Prussian Cultural Heritage Foundation


The Prussian Cultural Heritage Foundation, headquartered in Berlin, Germany, was established in 1957 by German Federal law with the mission to acquire and preserve the cultural legacy of the former State of Prussia. Its purview encompasses over 27 institutions, including all of Berlin's State-run Museums, the Berlin State Library, the Prussian Privy State Archives and a variety of institutes and research centers. As such it has become one of largest cultural organizations in the world. As of 2020, it is also the largest cultural employer in Germany with around 2,000 employees and a 2020 budget of 336 million euros.
The Federal Government and the German States are jointly responsible for the Foundation, both legally and financially. Its operations include preservation and care of the collections, their structure and development, and the continuation of academic and scientific research with a mission to encourage learning and understanding between different peoples.

History

During World War II, the cultural artifacts and fine arts in Prussia, especially in Berlin, came under increasing threat of loss.

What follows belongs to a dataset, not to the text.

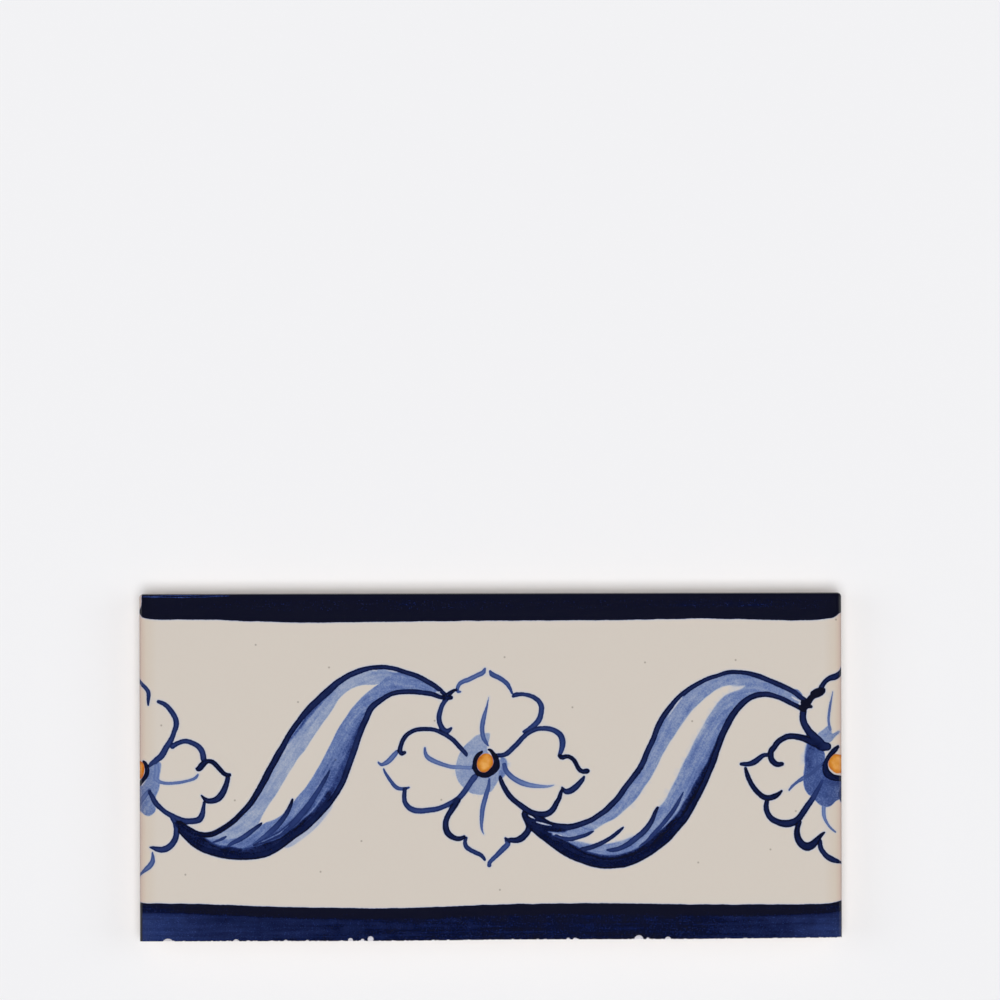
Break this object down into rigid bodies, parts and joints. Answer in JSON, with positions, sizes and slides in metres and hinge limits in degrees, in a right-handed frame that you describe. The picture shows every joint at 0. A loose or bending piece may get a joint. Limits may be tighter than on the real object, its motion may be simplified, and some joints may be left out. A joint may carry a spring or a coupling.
{
  "type": "wall tile",
  "caption": "Thin rectangular glazed border tile cut from a square wall tile: rounded glazed edges on three sides, one sawn edge, keyed grooves in the back.",
  "frame": {"origin": "Centre of the tile's bounding box, on the plane of the back's ribs that the tile lies on.", "axes": "+X along the long edge, +Y from the sawn edge to the glazed long edge, +Z out of the glazed face."},
  "size_m": [0.14, 0.0692, 0.008],
  "materials": {
    "tile": "gloss"
  },
  "bodies": {
    "root": {"tile": "tile"}
  },
  "joints": []
}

To protect them from Allied bombing, millions of items were evacuated to relative safety in monasteries, castles and abandoned mines around Germany starting in 1941. With the collapse of the Third Reich in 1945, many of these collections wound up damaged, destroyed, or variously hidden in the Allied occupation zones. All the former Prussian institutions ceased to officially exist when the State of Prussia was abolished in 1947, placing these assets in further doubt. As Germany became divided into West and East, what remained of the buildings and scattered collections were also separated by the Iron Curtain.
The Prussian Cultural Heritage Foundation began in 1957 by a West German constitutional mandate to find and preserve the collections still stored throughout the former western occupation zones. In 1961, efforts began to move these materials to West Berlin. From the mid-1960s onward, a series of Modernist buildings were constructed at the Kulturforum to serve as new homes for the collections, including the Gemäldegalerie, the Neue Nationalgalerie and the Berlin State Library. Upon German Reunification in 1990, the Foundation's role expanded considerably to encompass many of the most important cultural properties of the former East Germany. The most important tasks today are in the consolidation of collections, reconstruction of physical space, conservation-restoration and Provenance research.
In 2018, Minister of State for Culture and Media Monika Grütters appointed a panel which was commissioned with a report on the future of the Foundation. By 2020, the panel proposed dissolving the Foundation and instead creating four separate foundations with separate management: one to oversee the Berlin state museums, one for the Staatsbibliothek, another for the Geheime Staatsarchiv and a fourth for the Ibero-Amerikanisches Institut. It also proposed reorganising the foundation’s finances.

Buildings

In 1980 the Foundation's headquarters moved into a historic building at Von-der-Heydt-Straße 16. The Villa Von Der Heydt was built between 1860 and 1862 in neo-renaissance style by the architect Hermann Ende for Baron August von der Heydt, who was Minister of Finance under Otto von Bismarck in the last Prussian cabinet before the founding of the German Empire in 1871.
After Von der Heydt's death in 1874 the building became home to the first Chinese ambassador to Wilhelm II, who decorated its splendid rooms with valuable works of art. In 1938 the villa was bought by the Nazi government and used as an official residence by Hans Lammers, Cabinet Minister in the Reich Chancellery.
The house was severely damaged in World War II, with only the basement and the outer walls remaining. In the immediate post-war years it was occupied by a sweets factory and an illicit still. The villa's gloomy ruins also once formed the backdrop for a spy film. It was not until 1971 that plans for reconstruction of the building began under the aegis of the German Federal Buildings Authority. Renovations completed in 1980.
The Foundation has since expanded operations to a new office building at Von-der-Heydt-Straße 16.

Institutions administered

The Heritage Foundation has overall responsibility for the following institutions and facilities:
The foundation awards the annual Felix Mendelssohn-Bartholdy Prize to the winner of a competition between the best students from Germany's conservatories. Each year a different instrument is chosen.
The Ernst Waldschmidt Prize is awarded every five years for academically valuable achievements in the field of Indology, in particular in the fields in which Waldschmidt himself specialized: Buddhism, Indian and Central Asian archaeology and art.
Since 2004, the Foundation sponsors positions for the Voluntary Social Year in Culture, a program of National Service for teenagers and young adults who meet certain educational requirements. There is a position each at the Directorate-General of the Berlin State Museums, Ibero-American Institute, Berlin State Library and the Central Archive of the Berlin State Museums.
The Heritage Foundation also awards scholarships for one- to three-month research and work residencies in Berlin. The scholarships are primarily intended to enable foreign scholars to work at the museums, libraries and archives and make professional contacts with staff.
Hermann Parzinger, President of the Prussian Cultural Heritage Foundation, co-chairs the German/American Provenance Research Exchange Program for Museum Professionals for 2017-2019.